> Data lines
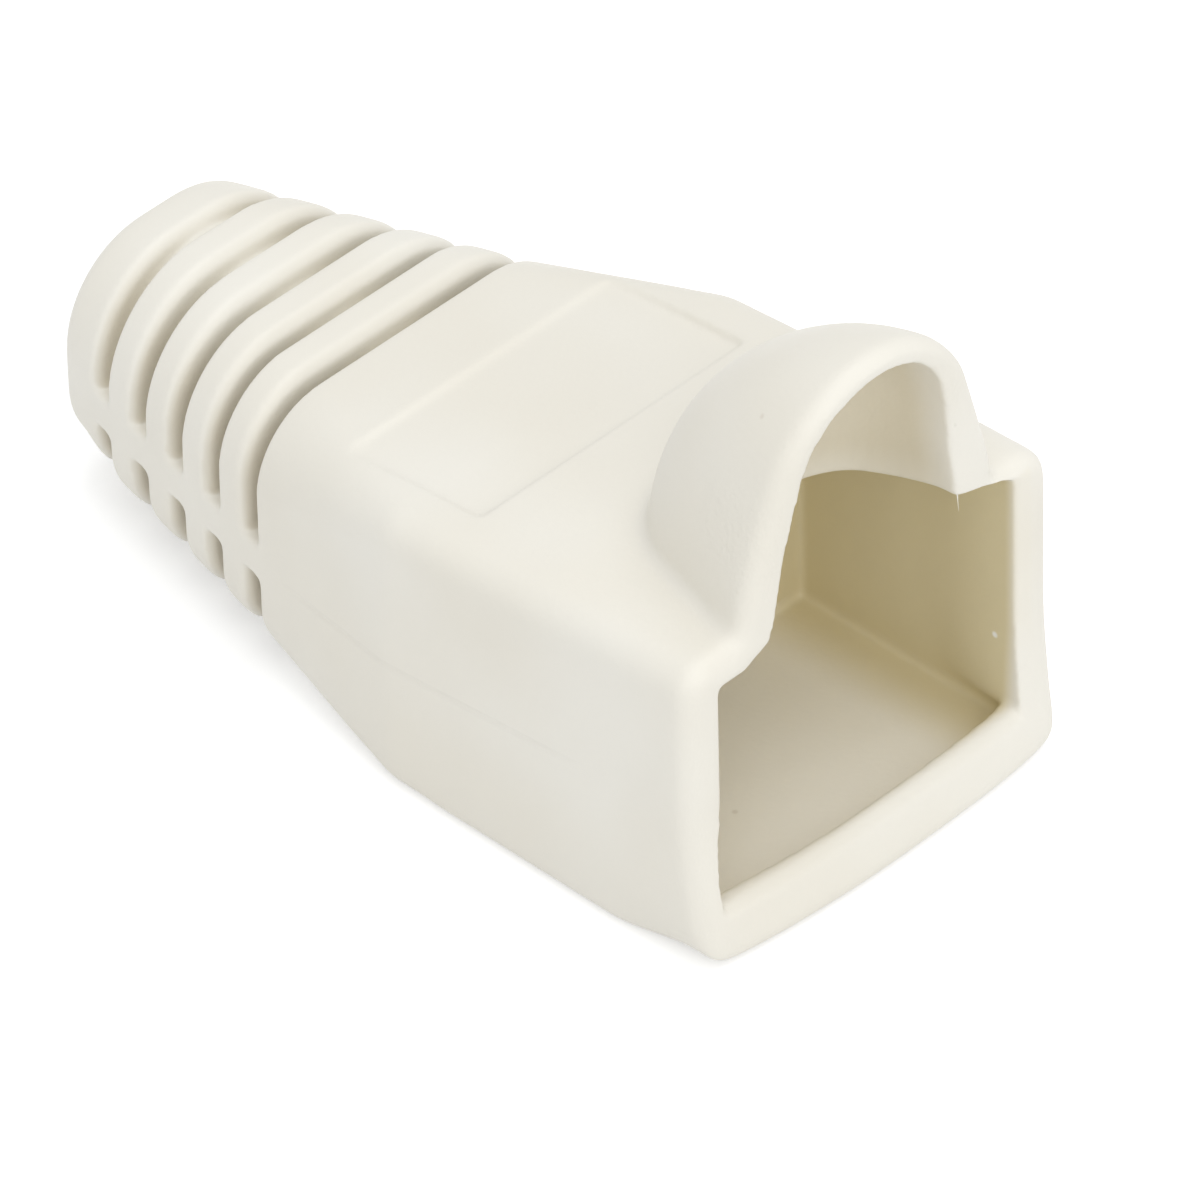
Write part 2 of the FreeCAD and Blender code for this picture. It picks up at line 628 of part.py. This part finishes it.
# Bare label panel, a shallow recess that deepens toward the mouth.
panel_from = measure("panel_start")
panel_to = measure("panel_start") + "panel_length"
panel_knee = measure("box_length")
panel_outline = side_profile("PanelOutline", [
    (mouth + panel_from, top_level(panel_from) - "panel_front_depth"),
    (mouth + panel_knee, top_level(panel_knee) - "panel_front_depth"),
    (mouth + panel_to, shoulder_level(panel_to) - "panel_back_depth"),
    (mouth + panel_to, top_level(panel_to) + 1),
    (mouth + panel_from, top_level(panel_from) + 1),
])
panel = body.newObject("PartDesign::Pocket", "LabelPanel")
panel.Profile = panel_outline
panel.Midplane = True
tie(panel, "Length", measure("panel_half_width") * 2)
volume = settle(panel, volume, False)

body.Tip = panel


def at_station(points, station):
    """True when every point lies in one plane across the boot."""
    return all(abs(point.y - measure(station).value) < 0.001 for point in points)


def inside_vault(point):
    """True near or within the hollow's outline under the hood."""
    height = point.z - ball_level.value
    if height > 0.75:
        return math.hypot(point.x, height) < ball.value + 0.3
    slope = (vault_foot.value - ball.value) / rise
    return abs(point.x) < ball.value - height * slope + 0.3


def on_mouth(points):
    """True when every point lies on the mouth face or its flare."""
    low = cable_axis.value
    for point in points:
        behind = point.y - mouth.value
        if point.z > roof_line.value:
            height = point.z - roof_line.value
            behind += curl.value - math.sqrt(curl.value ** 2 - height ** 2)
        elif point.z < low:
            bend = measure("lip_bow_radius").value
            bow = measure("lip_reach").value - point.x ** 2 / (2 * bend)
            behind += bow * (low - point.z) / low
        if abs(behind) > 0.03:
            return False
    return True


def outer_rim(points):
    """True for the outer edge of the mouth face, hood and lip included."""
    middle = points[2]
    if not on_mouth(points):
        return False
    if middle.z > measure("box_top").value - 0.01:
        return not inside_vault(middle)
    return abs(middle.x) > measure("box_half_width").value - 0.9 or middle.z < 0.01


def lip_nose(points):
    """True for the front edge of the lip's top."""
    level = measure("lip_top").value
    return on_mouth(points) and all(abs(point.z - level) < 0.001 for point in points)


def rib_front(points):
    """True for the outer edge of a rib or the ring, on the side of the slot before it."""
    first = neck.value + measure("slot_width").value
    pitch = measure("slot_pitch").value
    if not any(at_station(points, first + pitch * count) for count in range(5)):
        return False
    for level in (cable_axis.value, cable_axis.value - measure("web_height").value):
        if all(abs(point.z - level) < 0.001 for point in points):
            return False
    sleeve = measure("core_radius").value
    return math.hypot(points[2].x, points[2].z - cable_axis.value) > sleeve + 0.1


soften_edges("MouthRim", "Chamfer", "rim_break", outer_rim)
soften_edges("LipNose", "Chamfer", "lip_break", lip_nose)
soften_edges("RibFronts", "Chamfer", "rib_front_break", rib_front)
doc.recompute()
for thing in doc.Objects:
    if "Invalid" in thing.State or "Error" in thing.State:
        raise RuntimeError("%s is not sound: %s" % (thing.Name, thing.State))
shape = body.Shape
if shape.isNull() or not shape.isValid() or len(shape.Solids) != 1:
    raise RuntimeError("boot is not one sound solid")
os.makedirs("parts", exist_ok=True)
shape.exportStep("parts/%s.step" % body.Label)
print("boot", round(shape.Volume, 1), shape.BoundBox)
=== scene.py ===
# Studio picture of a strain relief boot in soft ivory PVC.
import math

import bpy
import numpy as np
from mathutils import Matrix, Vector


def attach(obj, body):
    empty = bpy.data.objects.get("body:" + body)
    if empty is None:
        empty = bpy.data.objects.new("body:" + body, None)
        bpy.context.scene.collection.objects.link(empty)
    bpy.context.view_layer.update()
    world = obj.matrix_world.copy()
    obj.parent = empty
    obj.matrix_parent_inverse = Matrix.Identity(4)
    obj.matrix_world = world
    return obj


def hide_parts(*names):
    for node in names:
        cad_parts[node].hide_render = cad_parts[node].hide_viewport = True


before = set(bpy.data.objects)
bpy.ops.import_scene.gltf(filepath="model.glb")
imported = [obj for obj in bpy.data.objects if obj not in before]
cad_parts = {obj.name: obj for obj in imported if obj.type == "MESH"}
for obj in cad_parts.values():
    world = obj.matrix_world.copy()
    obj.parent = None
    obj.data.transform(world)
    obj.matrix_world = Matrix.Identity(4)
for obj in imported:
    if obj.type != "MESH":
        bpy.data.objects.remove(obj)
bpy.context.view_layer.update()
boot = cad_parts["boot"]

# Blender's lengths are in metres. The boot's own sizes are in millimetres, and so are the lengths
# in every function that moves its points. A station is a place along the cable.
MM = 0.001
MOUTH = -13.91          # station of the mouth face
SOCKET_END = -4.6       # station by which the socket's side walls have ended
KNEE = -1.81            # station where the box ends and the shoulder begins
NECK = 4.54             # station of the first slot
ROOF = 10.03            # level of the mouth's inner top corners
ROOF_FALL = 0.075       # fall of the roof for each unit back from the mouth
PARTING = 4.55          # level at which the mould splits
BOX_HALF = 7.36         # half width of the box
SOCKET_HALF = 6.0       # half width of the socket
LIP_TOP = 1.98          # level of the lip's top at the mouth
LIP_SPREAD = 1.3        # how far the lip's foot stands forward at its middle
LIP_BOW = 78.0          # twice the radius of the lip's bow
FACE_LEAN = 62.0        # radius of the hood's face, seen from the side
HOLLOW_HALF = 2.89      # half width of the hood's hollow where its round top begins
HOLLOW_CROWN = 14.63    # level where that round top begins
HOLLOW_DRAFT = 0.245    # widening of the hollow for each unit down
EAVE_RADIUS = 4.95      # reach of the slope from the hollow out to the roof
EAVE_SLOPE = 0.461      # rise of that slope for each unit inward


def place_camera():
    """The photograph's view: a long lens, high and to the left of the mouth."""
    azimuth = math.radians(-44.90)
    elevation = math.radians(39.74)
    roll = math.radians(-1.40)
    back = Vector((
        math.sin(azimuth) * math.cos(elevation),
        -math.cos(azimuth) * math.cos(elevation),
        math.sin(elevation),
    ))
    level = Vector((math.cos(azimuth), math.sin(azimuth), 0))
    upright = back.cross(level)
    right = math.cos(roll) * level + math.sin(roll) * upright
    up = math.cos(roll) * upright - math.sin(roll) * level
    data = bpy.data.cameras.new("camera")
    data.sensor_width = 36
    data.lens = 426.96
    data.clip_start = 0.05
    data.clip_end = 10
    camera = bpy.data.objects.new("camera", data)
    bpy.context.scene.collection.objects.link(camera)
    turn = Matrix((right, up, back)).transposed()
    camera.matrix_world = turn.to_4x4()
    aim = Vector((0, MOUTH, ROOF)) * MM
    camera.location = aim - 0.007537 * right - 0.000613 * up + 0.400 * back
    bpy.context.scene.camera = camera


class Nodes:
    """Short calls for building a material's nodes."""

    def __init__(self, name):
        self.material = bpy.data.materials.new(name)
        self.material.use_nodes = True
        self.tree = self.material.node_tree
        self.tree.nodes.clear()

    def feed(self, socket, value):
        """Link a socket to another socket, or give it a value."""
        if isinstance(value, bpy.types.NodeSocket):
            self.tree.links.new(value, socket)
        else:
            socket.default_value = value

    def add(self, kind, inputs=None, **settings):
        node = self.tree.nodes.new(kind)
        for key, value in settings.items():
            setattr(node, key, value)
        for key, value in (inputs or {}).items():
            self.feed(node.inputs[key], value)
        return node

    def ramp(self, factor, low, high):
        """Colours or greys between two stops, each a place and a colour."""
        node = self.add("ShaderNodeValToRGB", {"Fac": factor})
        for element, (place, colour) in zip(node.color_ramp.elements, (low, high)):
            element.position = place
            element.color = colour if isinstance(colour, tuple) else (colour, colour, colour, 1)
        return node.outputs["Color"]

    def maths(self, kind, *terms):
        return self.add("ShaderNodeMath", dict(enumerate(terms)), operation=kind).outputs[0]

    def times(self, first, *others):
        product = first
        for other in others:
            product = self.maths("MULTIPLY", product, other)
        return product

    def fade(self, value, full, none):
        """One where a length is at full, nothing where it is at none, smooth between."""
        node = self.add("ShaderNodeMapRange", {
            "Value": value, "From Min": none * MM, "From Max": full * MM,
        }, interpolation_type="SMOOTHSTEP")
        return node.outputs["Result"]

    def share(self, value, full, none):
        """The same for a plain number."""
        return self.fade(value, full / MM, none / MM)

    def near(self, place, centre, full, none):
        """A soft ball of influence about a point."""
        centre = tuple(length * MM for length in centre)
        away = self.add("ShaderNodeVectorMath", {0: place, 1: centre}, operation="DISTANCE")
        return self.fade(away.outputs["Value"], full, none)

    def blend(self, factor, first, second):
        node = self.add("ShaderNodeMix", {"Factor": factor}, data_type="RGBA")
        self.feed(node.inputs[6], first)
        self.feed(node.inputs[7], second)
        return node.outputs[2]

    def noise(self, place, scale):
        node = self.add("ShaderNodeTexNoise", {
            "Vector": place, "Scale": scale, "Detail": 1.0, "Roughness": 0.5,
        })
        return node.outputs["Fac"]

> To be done
Output exactly one stretch of the listing: from the line containing "bpy.context.scene.collection.objects.link(empty)" through the line containing "EAVE_SLOPE = 0.461", both end lines included.

> Reply
        bpy.context.scene.collection.objects.link(empty)
    bpy.context.view_layer.update()
    world = obj.matrix_world.copy()
    obj.parent = empty
    obj.matrix_parent_inverse = Matrix.Identity(4)
    obj.matrix_world = world
    return obj


def hide_parts(*names):
    for node in names:
        cad_parts[node].hide_render = cad_parts[node].hide_viewport = True


before = set(bpy.data.objects)
bpy.ops.import_scene.gltf(filepath="model.glb")
imported = [obj for obj in bpy.data.objects if obj not in before]
cad_parts = {obj.name: obj for obj in imported if obj.type == "MESH"}
for obj in cad_parts.values():
    world = obj.matrix_world.copy()
    obj.parent = None
    obj.data.transform(world)
    obj.matrix_world = Matrix.Identity(4)
for obj in imported:
    if obj.type != "MESH":
        bpy.data.objects.remove(obj)
bpy.context.view_layer.update()
boot = cad_parts["boot"]

# Blender's lengths are in metres. The boot's own sizes are in millimetres, and so are the lengths
# in every function that moves its points. A station is a place along the cable.
MM = 0.001
MOUTH = -13.91          # station of the mouth face
SOCKET_END = -4.6       # station by which the socket's side walls have ended
KNEE = -1.81            # station where the box ends and the shoulder begins
NECK = 4.54             # station of the first slot
ROOF = 10.03            # level of the mouth's inner top corners
ROOF_FALL = 0.075       # fall of the roof for each unit back from the mouth
PARTING = 4.55          # level at which the mould splits
BOX_HALF = 7.36         # half width of the box
SOCKET_HALF = 6.0       # half width of the socket
LIP_TOP = 1.98          # level of the lip's top at the mouth
LIP_SPREAD = 1.3        # how far the lip's foot stands forward at its middle
LIP_BOW = 78.0          # twice the radius of the lip's bow
FACE_LEAN = 62.0        # radius of the hood's face, seen from the side
HOLLOW_HALF = 2.89      # half width of the hood's hollow where its round top begins
HOLLOW_CROWN = 14.63    # level where that round top begins
HOLLOW_DRAFT = 0.245    # widening of the hollow for each unit down
EAVE_RADIUS = 4.95      # reach of the slope from the hollow out to the roof
EAVE_SLOPE = 0.461      # rise of that slope for each unit inward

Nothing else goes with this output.